During the design process, the owner reaches decision points about continuing the LEED pursuit, Gresham Smith and Partners’ Robert says.
Some owners have pressure from the home office to go for it while other owners want to make a statement to the public or their competitors by going for LEED, she says.
“In the end, it becomes the owner’s decision,” she says.
“Our job is to provide sustainable design in all of our projects, regardless of whether our clients pursue certification.”
Nissan Americas’ $100 million corporate headquarters in Franklin, Tenn., is an example of a company that decided to build as if it would be a LEED building but not seek certification, Roberts says. Her firm did the design and engineering and Skanska USA Building Inc. is construction manager.
Nissan’s building will have daylight harvesting, under-floor air circulation, workspaces away from west-side windows and a protected wetlands area on the site.
Green building is not just for new construction, but can apply to renovation projects as well.

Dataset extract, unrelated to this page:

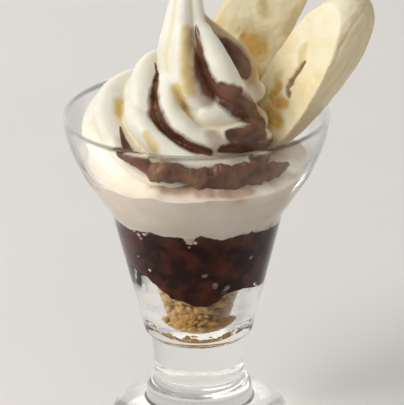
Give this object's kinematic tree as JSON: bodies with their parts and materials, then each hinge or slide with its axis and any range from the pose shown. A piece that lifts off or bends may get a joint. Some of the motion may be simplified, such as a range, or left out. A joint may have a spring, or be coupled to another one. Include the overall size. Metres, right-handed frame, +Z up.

“You can renovate an old building, make it much better performing, and it will still look the same,” says John Anderson, principal architect at Unabridged Architecture in Bay St. Louis, Miss.
The way a building is designed will change as sustainable building increases, he says.
“Whether that means they will look different has not been answered.” And some green aspects aren’t immediately apparent to users, such as solar panels on the roof and wind-generated power, he says.
SSOE Inc., the Ohio-based architect and engineering firm with offices in Tennessee, surveyed public and private companies around the country on their sustainability goals.
Early results show that only 45% of the companies have sustainability goals.
Among them, 57.5% of the privately-owned companies say they are being driven by consistency with corporate beliefs, 50% claim corporate citizenship and 38.8% public relations. (Respondents were allowed multiple responses.)
With public companies, 63.6% said it’s corporate citizenship, 57.6% say consistency with corporate beliefs and 42.4% public relations.